Здесь не только не импрессионизм, а иконность и фресковость: человек предстает своего рода «иконой самого себя», то есть неподвластным тленной хронологии, ибо в иконе время именно-таки угасает.
Магия иерофании
1
Время для Тарковского циклично, ибо индивидуально-космично. Индивид пребывает внутри пещеры своей души-пневмы, внутри своего временного мифа, опирающегося на константы, уходящие в глубины бессознательного, иначе говоря – в глубины своей дорожденности.

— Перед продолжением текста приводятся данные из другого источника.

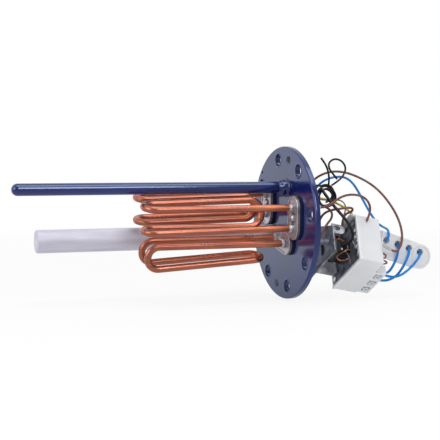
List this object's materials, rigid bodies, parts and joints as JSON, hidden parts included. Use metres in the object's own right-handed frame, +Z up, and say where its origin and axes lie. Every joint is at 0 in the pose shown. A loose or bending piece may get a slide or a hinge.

«Время необходимо человеку, чтобы, воплотившись, он мог осуществиться как личность. Но я имею в виду не линейное время, означающее возможность успеть что-то сделать, совершить какой-то поступок. Поступок – это результат, а я рассуждаю сейчас о причине, оплодотворяющей человека в нравственном смысле». («Запечатленное время»).Время, в котором реально жили душа и дух Тарковского и которое он столь небезуспешно пытался запечатлевать, – это время архетипической возвратности к тем интуитивно ощущаемым сакральным образцам, которые мы утратили и о которых почти позабыли. Вот откуда то чувство сиротства, которое пронизывает ментальность картин нашего героя. «История – еще не Время. И эволюция тоже. Это последовательности. Время – это состояние. Пламя, в котором живет саламандра человеческой души».
Формула редкостно глубокая. Во-первых, автор отмежевывает свое понимание сущностного времени (времени, которое он как художник запечатлевал)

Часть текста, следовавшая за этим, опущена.